* [The request] Look through the data below and extract, unchanged, the lines from the one that contains "# ---- whole" to the one that contains "obj.parent = empty", both included.

* [Collected data]
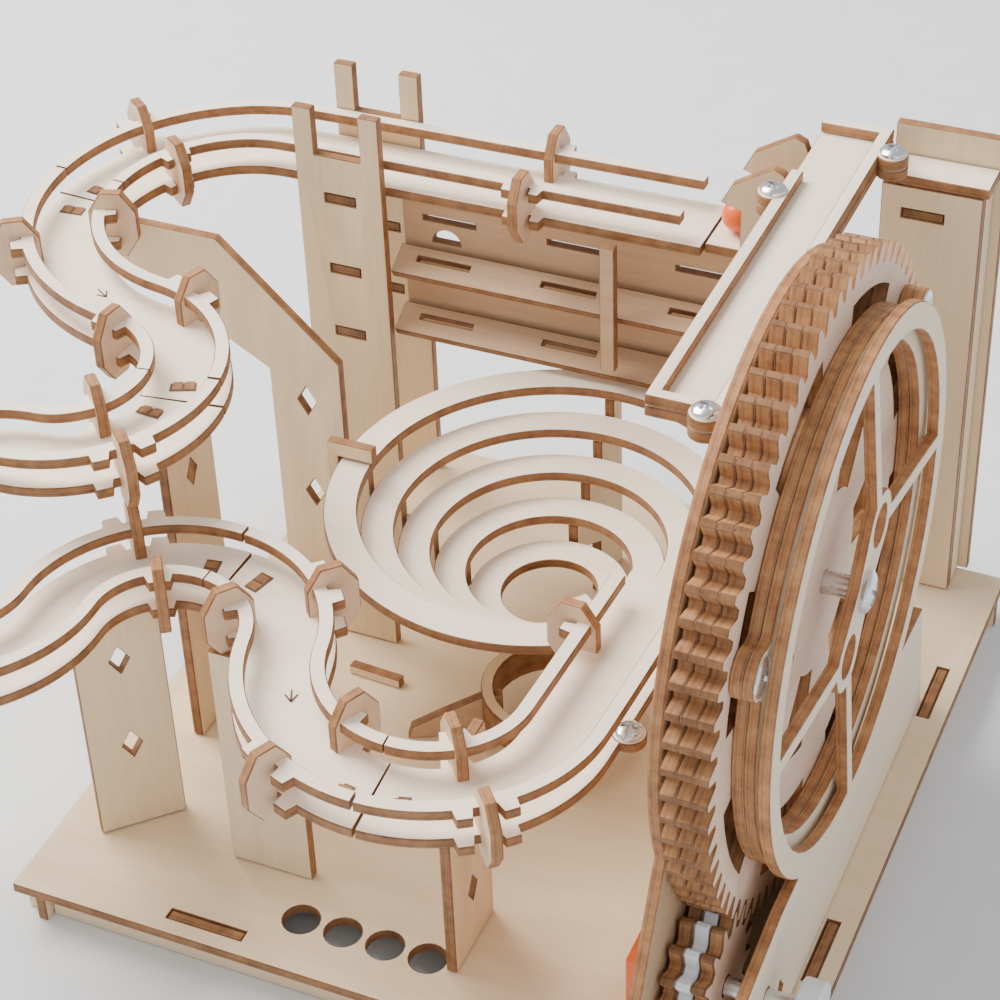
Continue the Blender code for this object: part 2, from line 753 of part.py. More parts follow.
def build_wheel(run):
    outline = gear_outline(WHEEL_Y, WHEEL_Z, WHEEL_TEETH)
    open_middle = [circle(WHEEL_Y, WHEEL_Z, RIM_IN, 48)]
    bore = [circle(WHEEL_Y, WHEEL_Z, AXLE_RADIUS + GAP / 2, 20)]
    names = ("gear_plate_inner", "gear_plate_middle", "gear_plate_outer")
    for index, name in enumerate(names):
        holes = wheel_windows() + (bore if index == GEAR_PLATES - 1 else open_middle)
        if index == GEAR_PLATES - 1:
            for i in range(PANEL_WINDOWS):
                middle = 360.0 * i / PANEL_WINDOWS
                holes.append(ring_window(WHEEL_Y, WHEEL_Z, 24.0, 46.0, middle - 14.0, middle + 14.0, 4))
        board(name, [outline] + holes, "burnt_birch", facing_side(plate_x(index)), run, GEAR_PLY)
    lug_x = gear_face() + GAP
    for index, name in enumerate(("lug_ring_inner", "lug_ring_outer")):
        board(name, [lug_outline(), circle(WHEEL_Y, WHEEL_Z, LUG_IN, 48)], "pale_birch",
              facing_side(lug_x + index * (2.7 + GAP)), run, 2.7)
    hub_x = plate_x(0)
    board("wheel_hub", [circle(WHEEL_Y, WHEEL_Z, HUB_RADIUS, 28)] + bore, "birch",
          facing_side(hub_x), run, plate_x(2) - GAP - hub_x)
    rod("wheel_axle", inner_frame_x() - 4.0, outer_frame_x() + PLY + 1.0, WHEEL_Y, WHEEL_Z,
        AXLE_RADIUS, "steel", run)


def lug_outline():
    """A ring with round lugs for its screws."""
    spread = math.degrees(LUG_RADIUS / LUG_OUT)
    points = []
    for i in range(LUG_COUNT):
        middle = LUG_FIRST + 360.0 * i / LUG_COUNT
        following = middle + 360.0 / LUG_COUNT
        angle = math.radians(middle)
        cu = WHEEL_Y + (LUG_OUT + LUG_REACH) * math.cos(angle)
        cv = WHEEL_Z + (LUG_OUT + LUG_REACH) * math.sin(angle)
        points += arc(cu, cv, LUG_RADIUS, middle - 96.0, middle + 96.0, 10)
        points += arc(WHEEL_Y, WHEEL_Z, LUG_OUT, middle + spread + 1.0, following - spread - 1.0, 14)
    return points


# ---- side frames ---------------------------------------------------------------------------
def inner_frame_x():
    return GEAR_X - RUN_GAP - PLY


def outer_frame_x():
    return gear_face() + 2.0 * (2.7 + GAP) + GAP + RUN_GAP


def build_inner_frame(run):
    """Disc behind the wheel with a foot on the base and a lobe round the pinion shaft."""
    py, pz = pinion_centre()
    tangent = 200.0
    outline = arc(WHEEL_Y, WHEEL_Z, INNER_FRAME_RADIUS, -58.0, tangent, 60)
    lobe = arc(py, pz, INNER_LOBE, 160.0, 222.0, 10)
    outline += lobe
    right = WHEEL_Y + INNER_FRAME_RADIUS * math.cos(math.radians(-58.0))
    outline += [(py - INNER_LOBE * math.cos(math.radians(42.0)), GAP), (right, GAP)]
    holes = [circle(WHEEL_Y, WHEEL_Z, AXLE_RADIUS + GAP, 20), circle(py, pz, 2.8, 16)]
    for start, end in (DROP_SPAN, FEED_SPAN):
        holes.append(ring_window(WHEEL_Y, WHEEL_Z, POCKET_IN, POCKET_OUT, start, end, 5))
    for middle in (0.0, 60.0, 120.0, 180.0, 300.0):
        holes.append(ring_window(WHEEL_Y, WHEEL_Z, 20.0, 50.0, middle - 18.0, middle + 18.0, 5))
    board("inner_side_frame", [outline] + holes, "burnt_birch", facing_side(inner_frame_x()), run)


def build_outer_frame(run):
    """Ring with crossed spokes, growing into a broad foot that stands on the base."""
    py, pz = pinion_centre()
    left_angle = 180.0 + 51.0
    right_angle = -51.0
    outline = arc(WHEEL_Y, WHEEL_Z, OUTER_RING, right_angle, left_angle, 60)
    outline += [(py + 10.0, pz + 19.0), (2.0, PANEL_TOP - 3.0), (2.0, GAP), (PANEL_BACK, GAP),
                (PANEL_BACK_TOP, PANEL_TOP)]
    holes = [circle(WHEEL_Y, WHEEL_Z, AXLE_RADIUS + GAP, 20), circle(py, pz, 2.8, 16)]
    holes += spoke_windows()
    holes.append(diamond(30.0, 12.0, 6.0, 10.0))
    board("outer_side_frame", [outline] + holes, "pale_birch", facing_side(outer_frame_x()), run)


def eye_place(direction):
    angle = math.radians(direction)
    return WHEEL_Y + EYE_REACH * math.cos(angle), WHEEL_Z + EYE_REACH * math.sin(angle)


def spoke_side(eye, ring_direction, side):
    """Angles at which one side of a spoke leaves its eye and meets the ring."""
    angle = math.radians(ring_direction)
    run_u = WHEEL_Y + OUTER_RING_IN * math.cos(angle) - eye[0]
    run_v = WHEEL_Z + OUTER_RING_IN * math.sin(angle) - eye[1]
    leave = math.degrees(math.atan2(run_v, run_u))
    half = SPOKE_WIDTH / 2.0
    at_eye = leave + side * math.degrees(math.asin(half / EYE_RADIUS))
    at_ring = ring_direction + side * math.degrees(math.asin(half / OUTER_RING_IN))
    return at_eye, at_ring


def eye_arc(eye, start, end):
    """Part of an eye's edge, the short way round from start to end."""
    turn = (end - start + 180.0) % 360.0 - 180.0
    return arc(eye[0], eye[1], EYE_RADIUS, start, start + turn, 6)


def spoke_windows():
    """Openings between the hub link, its four spokes and the ring, and the link's own holes."""
    upper = eye_place(EYE_DIRECTION)
    lower = eye_place(EYE_DIRECTION + 180.0)
    up_left, up_right, down_right, down_left = SPOKE_ENDS
    windows = []
    for eye, first, second in ((upper, up_right, up_left), (lower, down_left, down_right)):
        leave, rim_start = spoke_side(eye, first, 1)
        back, rim_end = spoke_side(eye, second, -1)
        rim = arc(WHEEL_Y, WHEEL_Z, OUTER_RING_IN, rim_start, rim_end, 12)
        windows.append(rim + eye_arc(eye, back, leave))
    sides = ((upper, up_left, lower, down_left, 90.0), (lower, down_right, upper, up_right + 360.0, 270.0))
    for eye, first, far, second, turn in sides:
        leave, rim_start = spoke_side(eye, first, 1)
        back, rim_end = spoke_side(far, second, -1)
        square = EYE_DIRECTION + turn
        angle = math.radians(square)
        waist = (WHEEL_Y + LINK_WAIST * math.cos(angle), WHEEL_Z + LINK_WAIST * math.sin(angle))
        rim = arc(WHEEL_Y, WHEEL_Z, OUTER_RING_IN, rim_start, rim_end, 16)
        windows.append(rim + eye_arc(far, back, square) + [waist] + eye_arc(eye, square, leave))
    for eye in (upper, lower):
        windows.append(circle(eye[0], eye[1], EYE_HOLE, 14))
    return windows


# ---- drive ---------------------------------------------------------------------------------
def build_drive(run):
    py, pz = pinion_centre()
    phase = PINION_DIRECTION + 180.0 + 180.0 / PINION_TEETH
    slot = PINION_DIRECTION % (360.0 / WHEEL_TEETH)
    phase += slot * WHEEL_TEETH / PINION_TEETH
    outline = gear_outline(py, pz, PINION_TEETH, phase)
    bore = circle(py, pz, 2.5 + GAP / 2, 16)
    names = ("pinion_plate_inner", "pinion_plastic_gear", "pinion_plate_outer")
    kinds = ("burnt_birch", "white_plastic", "burnt_birch")
    for index, (name, kind) in enumerate(zip(names, kinds)):
        board(name, [outline, bore], kind, facing_side(plate_x(index)), run, GEAR_PLY)
    rod("pinion_shaft", inner_frame_x() + GAP, outer_frame_x() + PLY + 8.0, py, pz, 2.5, "steel", run, 16)
    block("motor_body", (inner_frame_x() - MOTOR_SIZE[0] - GAP, py - MOTOR_DROP, GAP),
          (inner_frame_x() - GAP, py - MOTOR_DROP + MOTOR_SIZE[1], GAP + MOTOR_SIZE[2]),
          "orange_plastic", run)
    rod("drive_knob", outer_frame_x() + PLY + 8.3, outer_frame_x() + PLY + 14.0, py, pz, 8.0,
        "white_plastic", run)


def build_marble(run):
    """The marble waits on the landing board at the head of the track."""
    rings = 8
    count = 14
    radius = MARBLE_RADIUS
    centre = (route_point(TRACK_SEAMS[0])[0] + radius + 2.0, TRACK_START[1],
              LANDING_TOP + GAP + radius)
    verts = [(centre[0], centre[1], centre[2] - radius)]
    for i in range(1, rings):
        polar = math.pi * i / rings
        for j in range(count):
            turn = 2.0 * math.pi * j / count
            verts.append((centre[0] + radius * math.sin(polar) * math.cos(turn),
                          centre[1] + radius * math.sin(polar) * math.sin(turn),
                          centre[2] - radius * math.cos(polar)))
    verts.append((centre[0], centre[1], centre[2] + radius))
    last = len(verts) - 1
    faces = []
    for j in range(count):
        after = (j + 1) % count
        faces.append((0, 1 + after, 1 + j))
        for i in range(rings - 2):
            a, b = 1 + i * count + j, 1 + i * count + after
            faces.append((a, b, b + count, a + count))
        top = 1 + (rings - 2) * count
        faces.append((top + j, top + after, last))
    make_object("marble", verts, faces, "orange_plastic", Matrix(), run)


# ---- whole run -----------------------------------------------------------------------------
def stand_on_floor(run):
    """Moves the run so that its origin is the middle of its footprint at floor level."""
    bpy.context.view_layer.update()
    low = [math.inf] * 3
    high = [-math.inf] * 3
    for obj in run.children:
        for vertex in obj.data.vertices:
            point = obj.matrix_world @ vertex.co
            for axis in range(3):
                low[axis] = min(low[axis], point[axis])
                high[axis] = max(high[axis], point[axis])
    run.location = (-(low[0] + high[0]) / 2.0, -(low[1] + high[1]) / 2.0, -low[2])
    bpy.context.view_layer.update()


def main():
    clear_scene()
    run = bpy.data.objects.new("marble_run", None)
    bpy.context.scene.collection.objects.link(run)
    build_base(run)
    build_skirts(run)
    build_rear(run)
    build_tower(run)
    build_chute(run)
    build_track(run)
    build_supports(run)
    build_funnel(run)
    build_inner_frame(run)
    build_wheel(run)
    build_outer_frame(run)
    build_drive(run)
    build_marble(run)
    stand_on_floor(run)
    print("run origin", [round(value, 6) for value in run.location])


main()
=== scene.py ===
"""Marble run of laser-cut plywood: rails, clips, screws and finishes built round the frame.

Lengths are millimetres in the board frame: X runs right along the front edge of the base plate,
Y runs back, Z runs up, and the origin is the plate's front-left top corner.
"""
import json
import math

import bmesh
import bpy
from mathutils import Matrix, Vector


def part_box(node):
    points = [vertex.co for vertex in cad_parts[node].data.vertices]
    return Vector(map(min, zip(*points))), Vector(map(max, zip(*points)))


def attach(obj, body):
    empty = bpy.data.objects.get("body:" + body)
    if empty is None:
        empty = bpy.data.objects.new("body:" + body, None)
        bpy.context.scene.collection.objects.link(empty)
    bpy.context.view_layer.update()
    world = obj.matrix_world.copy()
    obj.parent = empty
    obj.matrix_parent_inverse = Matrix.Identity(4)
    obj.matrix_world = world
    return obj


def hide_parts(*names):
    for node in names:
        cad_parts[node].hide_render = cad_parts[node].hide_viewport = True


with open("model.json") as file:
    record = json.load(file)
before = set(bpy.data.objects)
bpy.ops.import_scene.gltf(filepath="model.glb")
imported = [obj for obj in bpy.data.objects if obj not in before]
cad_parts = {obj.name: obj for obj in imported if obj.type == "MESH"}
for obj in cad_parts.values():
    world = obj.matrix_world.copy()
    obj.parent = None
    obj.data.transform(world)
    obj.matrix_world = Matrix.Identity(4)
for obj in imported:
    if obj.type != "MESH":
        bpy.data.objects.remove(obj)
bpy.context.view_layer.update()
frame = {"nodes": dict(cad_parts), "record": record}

MM = 0.001
PLY = 3.0
GAP = 0.3
CHAR = 0.28                   # burnt corner along every cut edge
TOOTH_CHAR = 0.45
SHAFT_CHAR = 0.4
UP = Vector((0.0, 0.0, 1.0))

BODY_OF = {node: body for body, nodes in frame["record"]["behaviour"]["bodies"].items()
           for node in nodes}


def box_of(node):
    """A frame node's lowest and highest corners."""
    return [Vector(corner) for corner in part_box(node)]


ORIGIN = box_of("base_plate")[0] + UP * PLY * MM


def place(x, y, z):
    """A board-frame point in metres."""
    return ORIGIN + Vector((x, y, z)) * MM


def new_object(name, data):
    item = bpy.data.objects.new(name, data)
    bpy.context.scene.collection.objects.link(item)
    return item


# ---- node trees for materials --------------------------------------------------------------
class Nodes:
    """Short helper to wire a material's nodes."""

    def __init__(self, name):
        self.material = bpy.data.materials.new(name)
        self.material.use_nodes = True
        self.tree = self.material.node_tree
        self.shader = self.tree.nodes["Principled BSDF"]

    def add(self, kind, **settings):
        node = self.tree.nodes.new(kind)
        for key, value in settings.items():
            setattr(node, key, value)
        return node

    def link(self, source, target):
        self.tree.links.new(source, target)

    def plug(self, socket, value):
        """Set a socket to a number, or wire another socket to it."""
        if isinstance(value, float):
            socket.default_value = value
        else:
            self.link(value, socket)

    def spots(self, scale=(1.0, 1.0, 1.0)):
        """Object coordinates in metres, scaled per axis."""
        coords = self.add("ShaderNodeTexCoord")
        mapping = self.add("ShaderNodeMapping")
        mapping.inputs["Scale"].default_value = scale
        self.link(coords.outputs["Object"], mapping.inputs["Vector"])
        return mapping.outputs["Vector"]

    def noise(self, vector, scale, detail, roughness):
        node = self.add("ShaderNodeTexNoise")
        node.inputs["Scale"].default_value = scale
        node.inputs["Detail"].default_value = detail
        node.inputs["Roughness"].default_value = roughness
        self.link(vector, node.inputs["Vector"])
        return node.outputs["Fac"]

    def ramp(self, factor, stops):
        node = self.add("ShaderNodeValToRGB")
        elements = node.color_ramp.elements
        while len(elements) < len(stops):
            elements.new(0.5)
        for element, (position, colour) in zip(elements, stops):
            element.position = position
            element.color = (*colour, 1.0)
        self.link(factor, node.inputs["Fac"])
        return node.outputs["Color"]

    def mix(self, factor, first, second):
        node = self.add("ShaderNodeMix", data_type="RGBA")
        self.plug(node.inputs["Factor"], factor)
        self.link(first, node.inputs["A"])
        self.link(second, node.inputs["B"])
        return node.outputs["Result"]

    def maths(self, operation, first, second):
        node = self.add("ShaderNodeMath", operation=operation)
        for socket, value in zip(node.inputs, (first, second)):
            self.plug(socket, value)
        return node.outputs["Value"]

    def attribute(self, name):
        node = self.add("ShaderNodeAttribute", attribute_name=name, attribute_type="GEOMETRY")
        return node.outputs["Fac"]

    def bump(self, height, strength, distance):
        node = self.add("ShaderNodeBump")
        node.inputs["Strength"].default_value = strength
        node.inputs["Distance"].default_value = distance
        self.link(height, node.inputs["Height"])
        self.link(node.outputs["Normal"], self.shader.inputs["Normal"])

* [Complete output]
# ---- whole run -----------------------------------------------------------------------------
def stand_on_floor(run):
    """Moves the run so that its origin is the middle of its footprint at floor level."""
    bpy.context.view_layer.update()
    low = [math.inf] * 3
    high = [-math.inf] * 3
    for obj in run.children:
        for vertex in obj.data.vertices:
            point = obj.matrix_world @ vertex.co
            for axis in range(3):
                low[axis] = min(low[axis], point[axis])
                high[axis] = max(high[axis], point[axis])
    run.location = (-(low[0] + high[0]) / 2.0, -(low[1] + high[1]) / 2.0, -low[2])
    bpy.context.view_layer.update()


def main():
    clear_scene()
    run = bpy.data.objects.new("marble_run", None)
    bpy.context.scene.collection.objects.link(run)
    build_base(run)
    build_skirts(run)
    build_rear(run)
    build_tower(run)
    build_chute(run)
    build_track(run)
    build_supports(run)
    build_funnel(run)
    build_inner_frame(run)
    build_wheel(run)
    build_outer_frame(run)
    build_drive(run)
    build_marble(run)
    stand_on_floor(run)
    print("run origin", [round(value, 6) for value in run.location])


main()
=== scene.py ===
"""Marble run of laser-cut plywood: rails, clips, screws and finishes built round the frame.

Lengths are millimetres in the board frame: X runs right along the front edge of the base plate,
Y runs back, Z runs up, and the origin is the plate's front-left top corner.
"""
import json
import math

import bmesh
import bpy
from mathutils import Matrix, Vector


def part_box(node):
    points = [vertex.co for vertex in cad_parts[node].data.vertices]
    return Vector(map(min, zip(*points))), Vector(map(max, zip(*points)))


def attach(obj, body):
    empty = bpy.data.objects.get("body:" + body)
    if empty is None:
        empty = bpy.data.objects.new("body:" + body, None)
        bpy.context.scene.collection.objects.link(empty)
    bpy.context.view_layer.update()
    world = obj.matrix_world.copy()
    obj.parent = empty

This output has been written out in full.